There the jury was polled and stood six for and two opposed to the verdict. The trial court then asked counsel if they had anything to present to the court, and both responded in the negative. Judgment was entered on the verdict. Subsequently, plaintiff moved for a new trial, which was denied. The appeal followed.

In affirming the trial court, this court quoted from the case of Brown v. Regan[2] as follows:

... The proper procedure where an informal or insufficient verdict has been returned is for the trial court to require the jury to return for further deliberation... . It is well established by numerous authorities that, when a verdict is not in the proper form and the jury is not required to clarify it, any error in said verdict is waived by the party relying thereon who at the time of its rendition failed to make any request that its informality or uncertainty be corrected.

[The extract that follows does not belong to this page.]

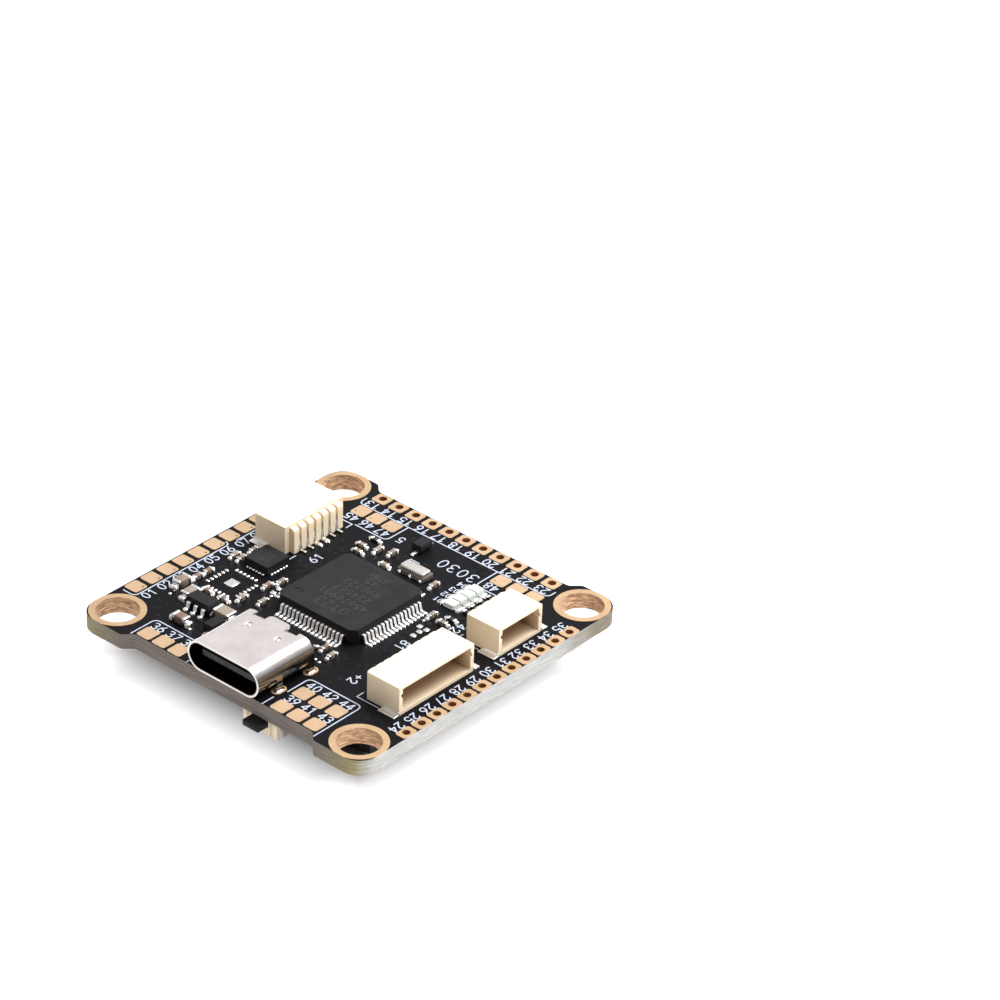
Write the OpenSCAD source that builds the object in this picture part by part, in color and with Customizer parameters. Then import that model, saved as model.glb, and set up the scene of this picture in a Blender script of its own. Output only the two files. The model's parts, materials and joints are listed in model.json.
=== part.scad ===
// Flight controller board for a small multirotor, as an assembly of its separate pieces.
// Origin: centre of the four mounting holes, on the underside of the laminate.
// +Z points up through the populated side, -Y towards the charging socket.

/* [Board] */
// Width and depth of the square laminate
board_w = 35.8; // [35.6:0.1:36.2]
// Thickness of the laminate
board_t = 1.6; // [1.2:0.2:2]
// Radius of the four corners
corner_r = 2.1; // [1.8:0.1:2.6]
// Depth of the shallow recess along the front and rear edges
recess_depth = 0.95; // [0.6:0.05:1.1]
// Half length of the front recess at its bottom
front_recess_half = 11.2; // [11:0.1:12.2]
// Half length of the rear recess at its bottom
rear_recess_half = 12.1; // [11.8:0.1:12.3]

/* [Mounting holes] */
// Distance between neighbouring mounting holes
hole_pitch = 30.5; // [30.4:0.1:30.6]
// Inner diameter of a plated mounting hole
hole_d = 4.2; // [3.6:0.1:4.3]
// Outer diameter of its ring on each face
ring_d = 5.45; // [5.1:0.05:5.5]

/* [Wire pads] */
// Pitch of the twelve holes along the right edge
right_pitch = 2.03; // [2:0.01:2.06]
// Pitch of the eleven holes along the rear edge
rear_pitch = 2.16; // [2.1:0.01:2.18]
// Pitch of the twelve flat pads along the left edge
left_pitch = 2.07; // [2.03:0.01:2.08]
// Diameter of a wire hole in the right edge
right_hole_d = 0.8; // [0.6:0.05:0.9]
// Diameter of a wire hole in the rear edge
rear_hole_d = 0.85; // [0.6:0.05:0.9]

/* [Processor] */
// Side of its square package
cpu_body = 10; // [9.8:0.1:10.2]
// Height of its top above the board
cpu_h = 1.5; // [1.2:0.1:1.6]
// Leads along each side
cpu_leads = 16; // [12:1:16]
// Pitch of the leads
cpu_pitch = 0.5; // [0.45:0.05:0.5]

/* [Charging socket] */
// Width of the metal shell
usb_w = 8.94; // [8.9:0.02:9]
// Height of the metal shell
usb_h = 3.16; // [3.1:0.02:3.26]
// Length of the metal shell
usb_len = 7.25; // [7.15:0.05:7.35]

/* [Plug-in connectors] */
// Pitch of the contacts
pin_pitch = 1; // [0.95:0.05:1]
// Height of each housing
housing_h = 2.95; // [2.8:0.05:3.1]
// Depth of each housing, mouth to rear ribs
housing_depth = 4.5; // [4.3:0.05:4.55]

/* [Boot switch] */
// Width of the switch housing
switch_w = 4.2; // [4.1:0.1:4.4]
// Height of the switch housing
switch_h = 1.7; // [1.6:0.1:1.8]
// Width of the plunger
plunger_w = 1.95; // [1.8:0.05:2]
// How far the plunger stands out of its housing
plunger_out = 1.25; // [1:0.05:1.3]
// Travel of the plunger
plunger_travel = 0.25; // [0.2:0.01:0.26]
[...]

In the instant matter there was not merely an inadequate award of general damages — there was no award at all. The verdict was deficient in form, and counsel had an opportunity to have the jury sent *312 back for further deliberations. This he did not do, perhaps fearing that the jury might either award some nominal amount or even change the verdict and award nothing to the plaintiff. It would be a smart trial tactic if he could have had a new trial on damages only before a jury which would not be acquainted with the weakness of plaintiff's cause of action.

We think the Langton case disposes of the present matter. The judgment is, therefore, affirmed. Costs are awarded to the respondents.

HENRIOD, C.J., and CROCKETT, TUCKETT and MAUGHAN, JJ., concur.

NOTES

[1] Lish v. Utah Power and Light Co., 27 Utah 2d 90, 493 P.2d 611 (1972); Langton v. International Transport, Inc., 26 Utah 2d 452, 491 P.2d 1211 (1971); Jorgensen v. Gonzales, 14 Utah 2d 330, 383 P.2d 934 (1963).

[2] 10 Cal. 2d 519, 75 P.2d 1063 (1938).